Every record must be written out once more, with nothing added or omitted.

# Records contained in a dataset

# # # #

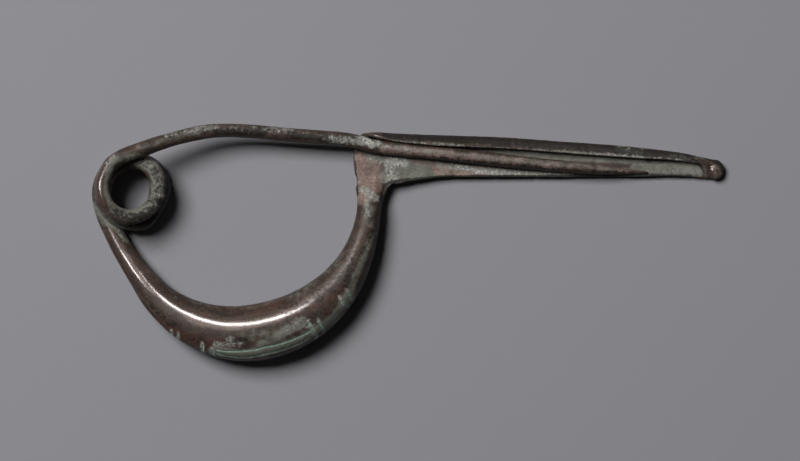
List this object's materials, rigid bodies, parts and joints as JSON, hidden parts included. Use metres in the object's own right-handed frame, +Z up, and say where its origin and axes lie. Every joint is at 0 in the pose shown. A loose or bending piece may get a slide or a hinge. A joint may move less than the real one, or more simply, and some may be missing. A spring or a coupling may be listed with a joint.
{
  "type": "fibula brooch",
  "caption": "Ancient bronze dress brooch: swollen crescent bow, one-sided spring coil, and a long pin lying in the folded trough of its foot.",
  "frame": {"origin": "centre of the footprint, on the surface that the brooch lies on", "axes": "+X along the foot from the spring coil to the knob, +Y from the bow's belly to the pin, +Z up from the surface that the brooch lies on"},
  "size_m": [0.1059, 0.0396, 0.0089],
  "materials": {
    "bronze": "ancient tin bronze with a smooth dark brown patina, pale green verdigris and fine pitting"
  },
  "bodies": {
    "root": {"fibula": "bronze"}
  },
  "joints": []
}
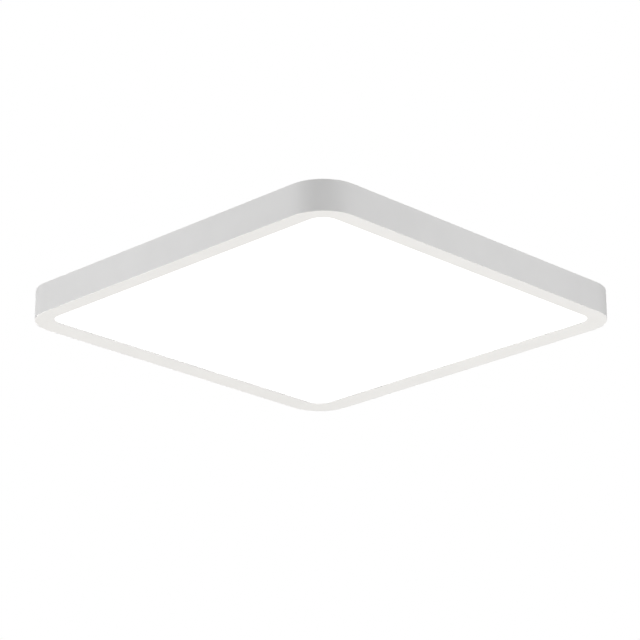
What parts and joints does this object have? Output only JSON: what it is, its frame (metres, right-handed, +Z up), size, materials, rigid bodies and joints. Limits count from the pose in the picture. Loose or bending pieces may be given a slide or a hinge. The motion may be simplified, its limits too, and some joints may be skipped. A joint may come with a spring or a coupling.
{
  "type": "flush mount ceiling light",
  "caption": "Thin square edge-lit LED ceiling light with a white bezel and a lit opal panel, hung by keyholes on a ceiling bar, with driver and terminal block on its back pan.",
  "frame": {"origin": "centre of the mounting bar's upper face, on the ceiling", "axes": "+Z up into the ceiling, +X along the mounting bar and the way the lamp slides off its studs, +Y towards the driver and terminal block"},
  "size_m": [0.3, 0.3, 0.0226],
  "materials": {
    "bezel_plastic": "fine matt moulded white",
    "opal_diffuser": "opal acrylic, lit evenly from behind",
    "clear_acrylic": "clear cast sheet with an etched dot grid",
    "reflector_film": "matt white film",
    "white_foam": "closed cell foam",
    "led_circuit": "white solder resist",
    "led_phosphor": "yellow phosphor in white packages",
    "thermal_tape": "grey thermal tape",
    "pan_steel": "electro-galvanised sheet, rolled along X",
    "zinc_steel": "galvanised sheet",
    "zinc_screw": "bright zinc plate",
    "driver_plastic": "fine grained moulded white",
    "circuit_board": "green solder resist",
    "ferrite": "dark sintered ferrite",
    "copper_winding": "enamelled copper wire",
    "capacitor_sleeve": "dark sleeve",
    "black_epoxy": "moulded epoxy",
    "fuse_glass": "pale ceramic tube",
    "terminal_nylon": "natural white nylon",
    "button_plastic": "orange",
    "contact_brass": "rolled strip",
    "spring_steel": "bright spring strip",
    "lead_brown": "PVC insulation",
    "lead_blue": "PVC insulation",
    "lead_green": "green PVC with a yellow stripe",
    "lead_red": "PVC insulation",
    "lead_black": "PVC insulation",
    "clip_nylon": "natural nylon"
  },
  "bodies": {
    "root": {"mounting_bar": "zinc_steel", "hanger_studs": "zinc_screw"},
    "lamp": {"frame_bezel": "bezel_plastic", "diffuser_plate": "opal_diffuser", "light_guide_plate": "clear_acrylic", "reflector_sheet": "reflector_film", "foam_pad": "white_foam", "led_strip": "led_circuit", "led_packages": "led_phosphor", "thermal_tapes": "thermal_tape", "back_pan": "pan_steel", "frame_screws": "zinc_screw", "hanger_bridge_left": "zinc_steel", "hanger_bridge_right": "zinc_steel", "bridge_rivets": "zinc_screw", "driver_case_base": "driver_plastic", "driver_case_lid": "driver_plastic", "driver_board": "circuit_board", "driver_transformer_core": "ferrite", "driver_transformer_winding": "copper_winding", "driver_choke": "ferrite", "driver_fuse": "fuse_glass", "driver_rectifier": "black_epoxy", "driver_power_switch": "black_epoxy", "driver_input_capacitor": "capacitor_sleeve", "driver_output_capacitors": "capacitor_sleeve", "driver_screws": "zinc_screw", "terminal_base": "terminal_nylon", "terminal_housing": "terminal_nylon", "terminal_contacts": "contact_brass", "terminal_clamps": "spring_steel", "terminal_screws": "zinc_screw", "lead_live": "lead_brown", "lead_neutral": "lead_blue", "lead_earth": "lead_green", "earth_lug": "contact_brass", "earth_screw": "zinc_screw", "led_lead_positive": "lead_red", "led_lead_negative": "lead_black", "lead_clips": "clip_nylon"},
    "button_live": {"release_button_live": "button_plastic"},
    "button_neutral": {"release_button_neutral": "button_plastic"},
    "button_earth": {"release_button_earth": "button_plastic"}
  },
  "joints": [
    {"name": "lamp_slide", "type": "slide", "parent": "root", "child": "lamp", "axis": [1, 0, 0], "range_m": [0, 0.012]},
    {"name": "live_button_press", "type": "slide", "parent": "lamp", "child": "button_live", "axis": [0, 0, -1], "range_m": [0, 0.0015], "stiffness_N_per_m": 2000, "springref_m": -0.0005},
    {"name": "neutral_button_press", "type": "slide", "parent": "lamp", "child": "button_neutral", "axis": [0, 0, -1], "range_m": [0, 0.0015], "stiffness_N_per_m": 2000, "springref_m": -0.0005},
    {"name": "earth_button_press", "type": "slide", "parent": "lamp", "child": "button_earth", "axis": [0, 0, -1], "range_m": [0, 0.0015], "stiffness_N_per_m": 2000, "springref_m": -0.0005}
  ]
}
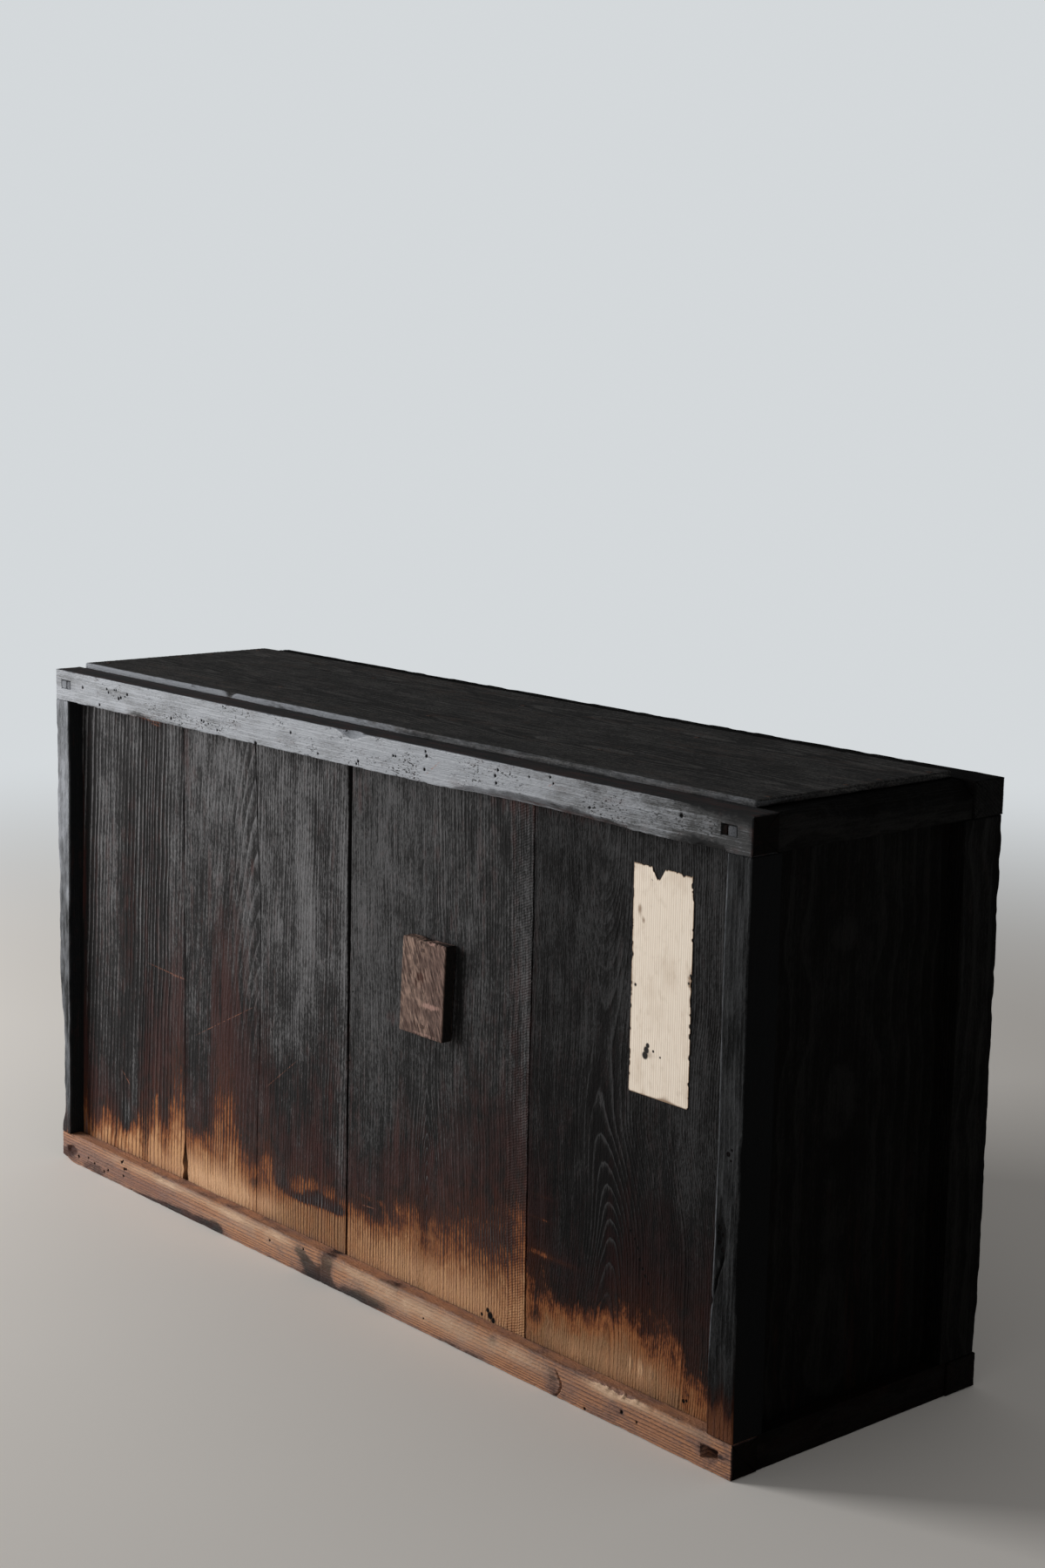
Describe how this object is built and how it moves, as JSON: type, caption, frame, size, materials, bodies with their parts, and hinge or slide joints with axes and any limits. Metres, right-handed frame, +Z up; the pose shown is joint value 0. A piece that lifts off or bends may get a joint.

# # # #

# Task response
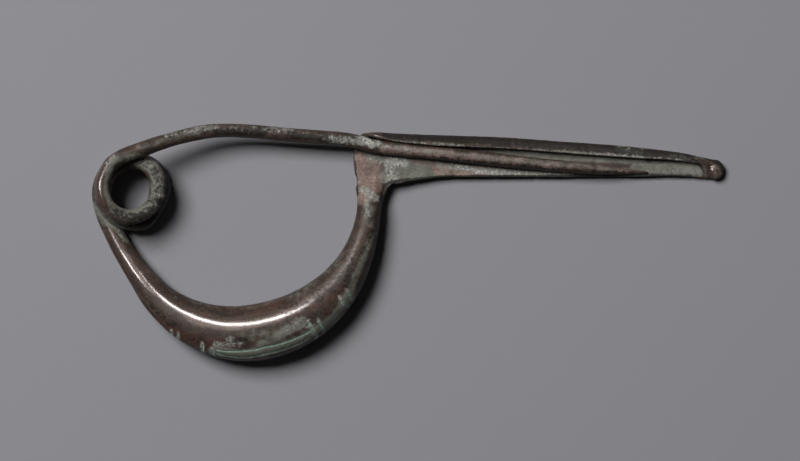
List this object's materials, rigid bodies, parts and joints as JSON, hidden parts included. Use metres in the object's own right-handed frame, +Z up, and say where its origin and axes lie. Every joint is at 0 in the pose shown. A loose or bending piece may get a slide or a hinge. A joint may move less than the real one, or more simply, and some may be missing. A spring or a coupling may be listed with a joint.
{
  "type": "fibula brooch",
  "caption": "Ancient bronze dress brooch: swollen crescent bow, one-sided spring coil, and a long pin lying in the folded trough of its foot.",
  "frame": {"origin": "centre of the footprint, on the surface that the brooch lies on", "axes": "+X along the foot from the spring coil to the knob, +Y from the bow's belly to the pin, +Z up from the surface that the brooch lies on"},
  "size_m": [0.1059, 0.0396, 0.0089],
  "materials": {
    "bronze": "ancient tin bronze with a smooth dark brown patina, pale green verdigris and fine pitting"
  },
  "bodies": {
    "root": {"fibula": "bronze"}
  },
  "joints": []
}
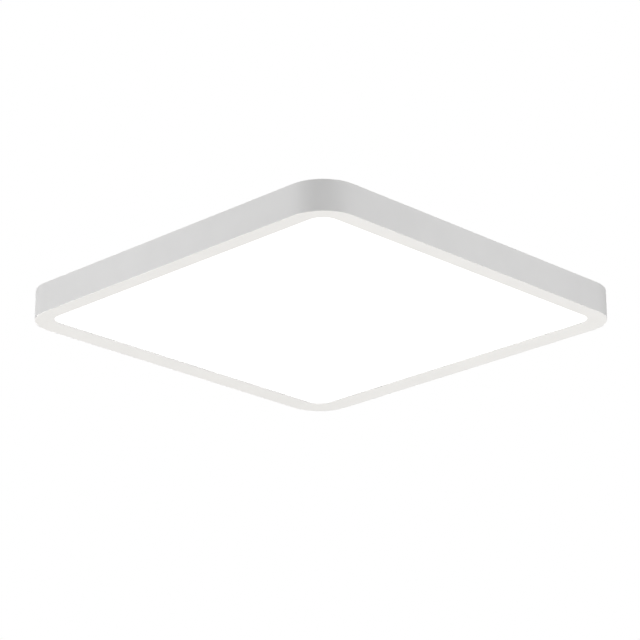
What parts and joints does this object have? Output only JSON: what it is, its frame (metres, right-handed, +Z up), size, materials, rigid bodies and joints. Limits count from the pose in the picture. Loose or bending pieces may be given a slide or a hinge. The motion may be simplified, its limits too, and some joints may be skipped. A joint may come with a spring or a coupling.
{
  "type": "flush mount ceiling light",
  "caption": "Thin square edge-lit LED ceiling light with a white bezel and a lit opal panel, hung by keyholes on a ceiling bar, with driver and terminal block on its back pan.",
  "frame": {"origin": "centre of the mounting bar's upper face, on the ceiling", "axes": "+Z up into the ceiling, +X along the mounting bar and the way the lamp slides off its studs, +Y towards the driver and terminal block"},
  "size_m": [0.3, 0.3, 0.0226],
  "materials": {
    "bezel_plastic": "fine matt moulded white",
    "opal_diffuser": "opal acrylic, lit evenly from behind",
    "clear_acrylic": "clear cast sheet with an etched dot grid",
    "reflector_film": "matt white film",
    "white_foam": "closed cell foam",
    "led_circuit": "white solder resist",
    "led_phosphor": "yellow phosphor in white packages",
    "thermal_tape": "grey thermal tape",
    "pan_steel": "electro-galvanised sheet, rolled along X",
    "zinc_steel": "galvanised sheet",
    "zinc_screw": "bright zinc plate",
    "driver_plastic": "fine grained moulded white",
    "circuit_board": "green solder resist",
    "ferrite": "dark sintered ferrite",
    "copper_winding": "enamelled copper wire",
    "capacitor_sleeve": "dark sleeve",
    "black_epoxy": "moulded epoxy",
    "fuse_glass": "pale ceramic tube",
    "terminal_nylon": "natural white nylon",
    "button_plastic": "orange",
    "contact_brass": "rolled strip",
    "spring_steel": "bright spring strip",
    "lead_brown": "PVC insulation",
    "lead_blue": "PVC insulation",
    "lead_green": "green PVC with a yellow stripe",
    "lead_red": "PVC insulation",
    "lead_black": "PVC insulation",
    "clip_nylon": "natural nylon"
  },
  "bodies": {
    "root": {"mounting_bar": "zinc_steel", "hanger_studs": "zinc_screw"},
    "lamp": {"frame_bezel": "bezel_plastic", "diffuser_plate": "opal_diffuser", "light_guide_plate": "clear_acrylic", "reflector_sheet": "reflector_film", "foam_pad": "white_foam", "led_strip": "led_circuit", "led_packages": "led_phosphor", "thermal_tapes": "thermal_tape", "back_pan": "pan_steel", "frame_screws": "zinc_screw", "hanger_bridge_left": "zinc_steel", "hanger_bridge_right": "zinc_steel", "bridge_rivets": "zinc_screw", "driver_case_base": "driver_plastic", "driver_case_lid": "driver_plastic", "driver_board": "circuit_board", "driver_transformer_core": "ferrite", "driver_transformer_winding": "copper_winding", "driver_choke": "ferrite", "driver_fuse": "fuse_glass", "driver_rectifier": "black_epoxy", "driver_power_switch": "black_epoxy", "driver_input_capacitor": "capacitor_sleeve", "driver_output_capacitors": "capacitor_sleeve", "driver_screws": "zinc_screw", "terminal_base": "terminal_nylon", "terminal_housing": "terminal_nylon", "terminal_contacts": "contact_brass", "terminal_clamps": "spring_steel", "terminal_screws": "zinc_screw", "lead_live": "lead_brown", "lead_neutral": "lead_blue", "lead_earth": "lead_green", "earth_lug": "contact_brass", "earth_screw": "zinc_screw", "led_lead_positive": "lead_red", "led_lead_negative": "lead_black", "lead_clips": "clip_nylon"},
    "button_live": {"release_button_live": "button_plastic"},
    "button_neutral": {"release_button_neutral": "button_plastic"},
    "button_earth": {"release_button_earth": "button_plastic"}
  },
  "joints": [
    {"name": "lamp_slide", "type": "slide", "parent": "root", "child": "lamp", "axis": [1, 0, 0], "range_m": [0, 0.012]},
    {"name": "live_button_press", "type": "slide", "parent": "lamp", "child": "button_live", "axis": [0, 0, -1], "range_m": [0, 0.0015], "stiffness_N_per_m": 2000, "springref_m": -0.0005},
    {"name": "neutral_button_press", "type": "slide", "parent": "lamp", "child": "button_neutral", "axis": [0, 0, -1], "range_m": [0, 0.0015], "stiffness_N_per_m": 2000, "springref_m": -0.0005},
    {"name": "earth_button_press", "type": "slide", "parent": "lamp", "child": "button_earth", "axis": [0, 0, -1], "range_m": [0, 0.0015], "stiffness_N_per_m": 2000, "springref_m": -0.0005}
  ]
}
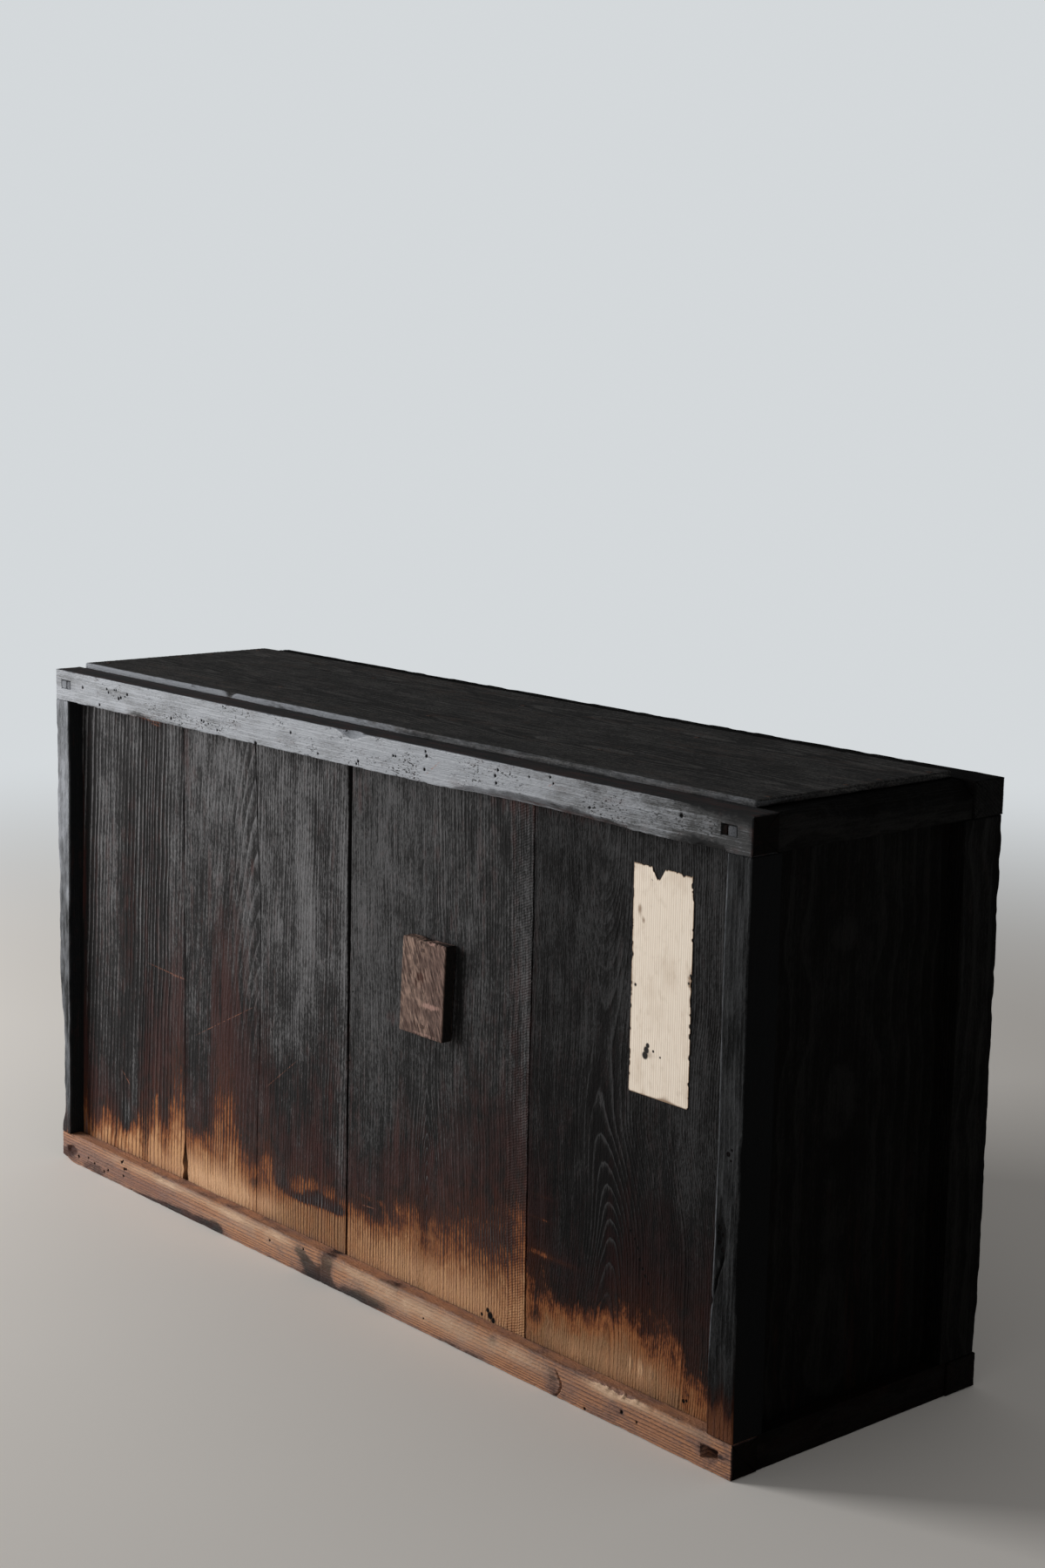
Describe how this object is built and how it moves, as JSON: type, caption, frame, size, materials, bodies with their parts, and hinge or slide joints with axes and any limits. Metres, right-handed frame, +Z up; the pose shown is joint value 0. A piece that lifts off or bends may get a joint.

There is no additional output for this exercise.